- _Source material_:
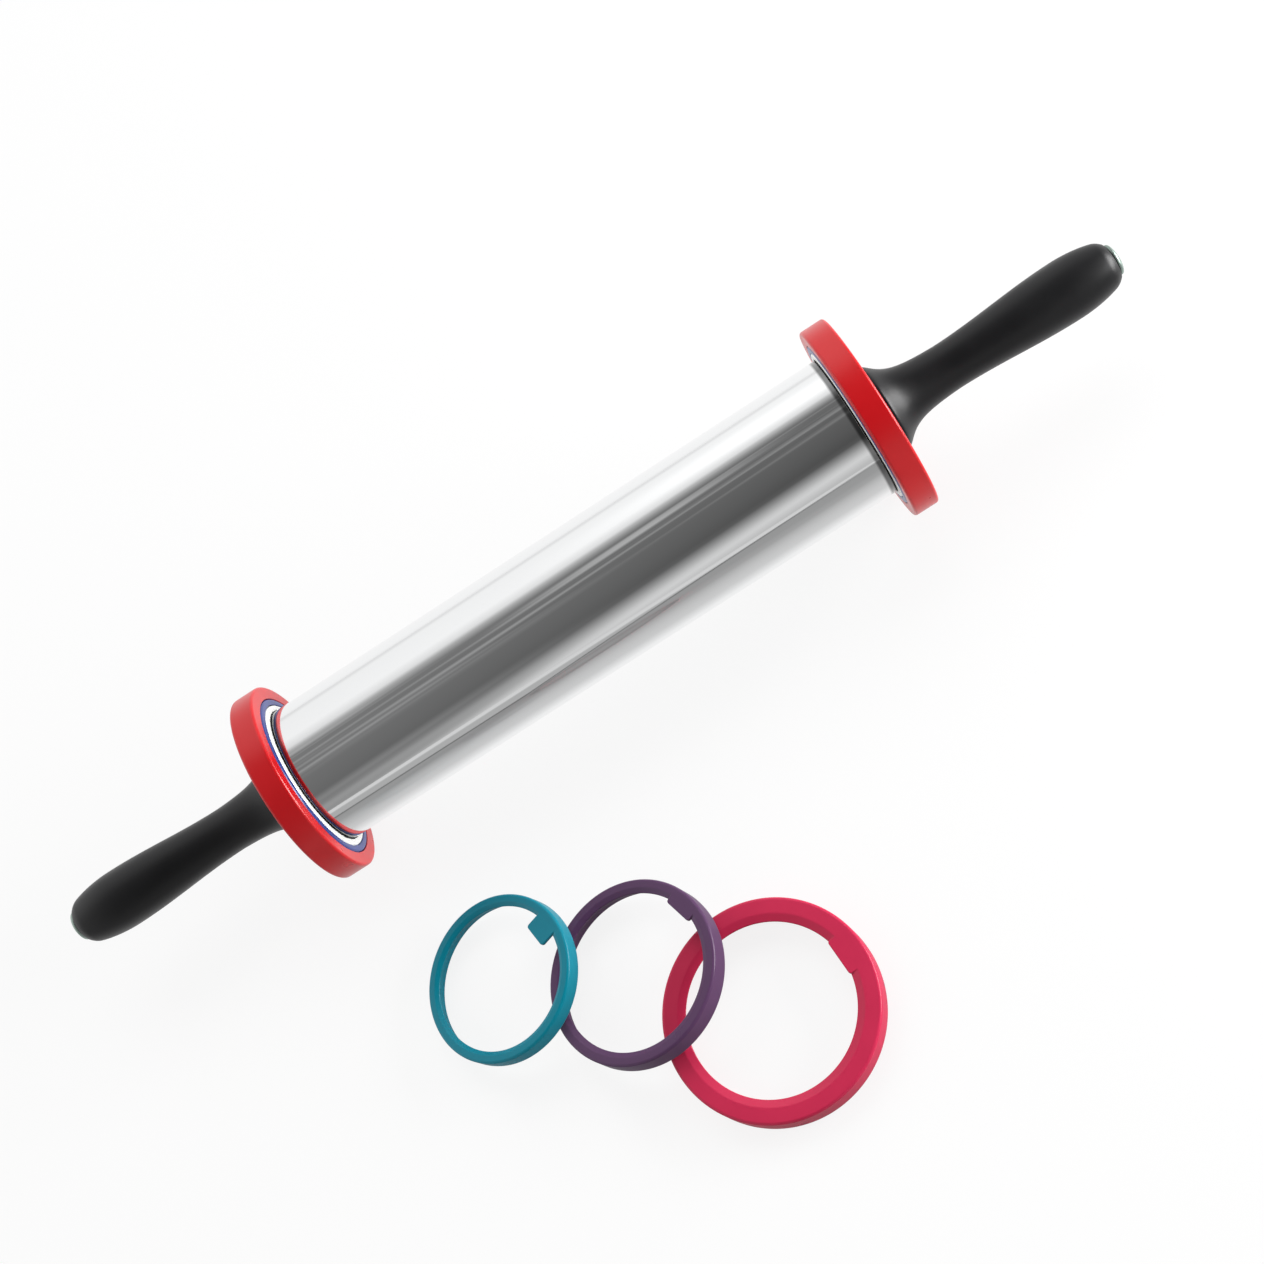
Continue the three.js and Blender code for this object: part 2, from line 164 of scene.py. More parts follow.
class HandleSizes(bpy.types.PropertyGroup):
    """Sizes of the handles and of the caps at their tips."""

    rim: length("Flare rim", 1.2 * MM, "Length of the flare's straight rim")
    rim_edge: length("Rim edge", 0.55 * MM, "Rounding of the flare's rim")
    neck: length("Neck radius", 9.6 * MM, "Radius at the thinnest place")
    belly: length("Belly radius", 12.25 * MM, "Radius at the thickest place")
    tip: length("Tip radius", 8.55 * MM, "Radius where the grip meets the cap")
    tip_drop: length("Tip drop", 1.2 * MM, "How far the grip rounds inward at the cap")
    tip_edge: length("Tip edge", 0.4 * MM, "Rounding of the grip's edge at the cap")
    neck_share: number("Neck place", 0.28, "Place of the neck as a share of the grip")
    belly_share: number("Belly place", 0.8, "Place of the belly as a share of the grip")
    tip_share: number("Tip place", 0.82, "Where the rounding starts, as a share from belly to end")
    sharpness: number("Flare sharpness", 8.0, "How fast the flare falls to the neck")
    curl: number("Flare curl", 1.5, "How long the flare stays wide behind its rim")
    core: length("Core radius", 7.2 * MM, "Radius of the hard core inside the grip")
    core_drop: length("Core drop", 0.8 * MM, "How much the core narrows at the cap")
    core_taper: length("Core taper", 4 * MM, "Length of the core's narrowing end")
    nose: length("Nose radius", 6.3 * MM, "Radius of the core's nose")
    shank: length("Shank radius", 5.5 * MM, "Radius of the cap nut's shank")
    cap_rim: length("Cap rim", 0.85 * MM, "Black rim between the cap and the grip's edge")
    cap_edge: length("Cap edge", 0.6 * MM, "Straight edge of the cap below its dome")
    cap_floor: length("Cap floor", 3.3 * MM, "Metal between the nut's bore and its flange")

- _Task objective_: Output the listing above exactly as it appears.

- _Task answer_:
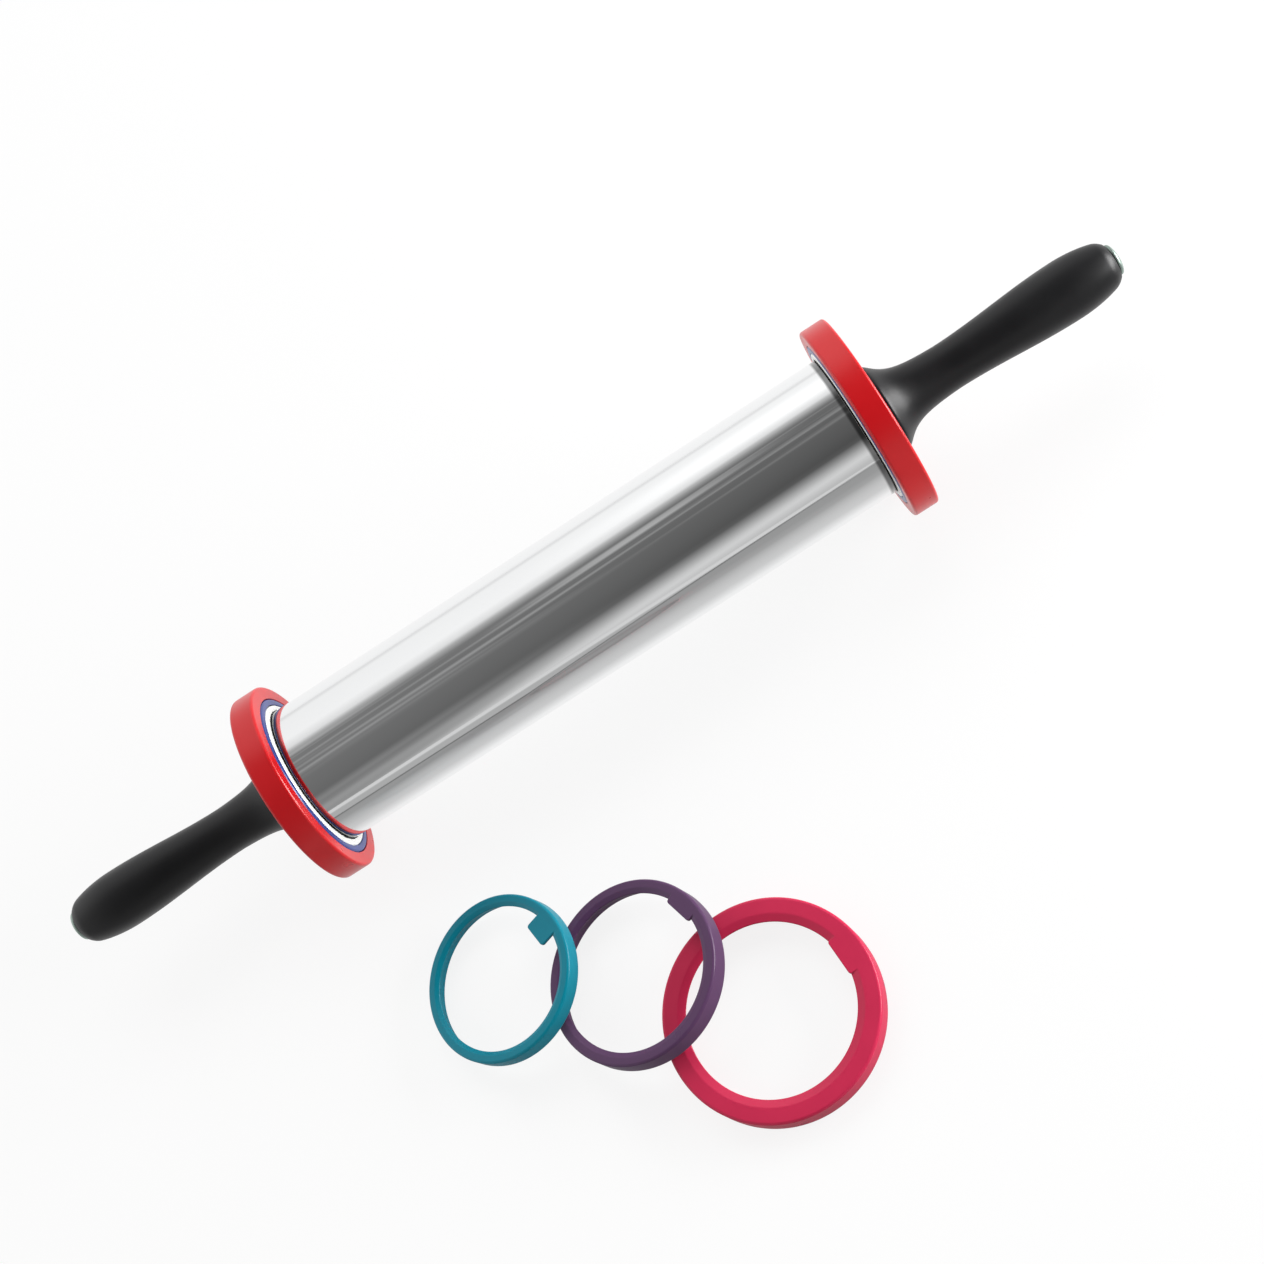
Continue the three.js and Blender code for this object: part 2, from line 164 of scene.py. More parts follow.
class HandleSizes(bpy.types.PropertyGroup):
    """Sizes of the handles and of the caps at their tips."""

    rim: length("Flare rim", 1.2 * MM, "Length of the flare's straight rim")
    rim_edge: length("Rim edge", 0.55 * MM, "Rounding of the flare's rim")
    neck: length("Neck radius", 9.6 * MM, "Radius at the thinnest place")
    belly: length("Belly radius", 12.25 * MM, "Radius at the thickest place")
    tip: length("Tip radius", 8.55 * MM, "Radius where the grip meets the cap")
    tip_drop: length("Tip drop", 1.2 * MM, "How far the grip rounds inward at the cap")
    tip_edge: length("Tip edge", 0.4 * MM, "Rounding of the grip's edge at the cap")
    neck_share: number("Neck place", 0.28, "Place of the neck as a share of the grip")
    belly_share: number("Belly place", 0.8, "Place of the belly as a share of the grip")
    tip_share: number("Tip place", 0.82, "Where the rounding starts, as a share from belly to end")
    sharpness: number("Flare sharpness", 8.0, "How fast the flare falls to the neck")
    curl: number("Flare curl", 1.5, "How long the flare stays wide behind its rim")
    core: length("Core radius", 7.2 * MM, "Radius of the hard core inside the grip")
    core_drop: length("Core drop", 0.8 * MM, "How much the core narrows at the cap")
    core_taper: length("Core taper", 4 * MM, "Length of the core's narrowing end")
    nose: length("Nose radius", 6.3 * MM, "Radius of the core's nose")
    shank: length("Shank radius", 5.5 * MM, "Radius of the cap nut's shank")
    cap_rim: length("Cap rim", 0.85 * MM, "Black rim between the cap and the grip's edge")
    cap_edge: length("Cap edge", 0.6 * MM, "Straight edge of the cap below its dome")
    cap_floor: length("Cap floor", 3.3 * MM, "Metal between the nut's bore and its flange")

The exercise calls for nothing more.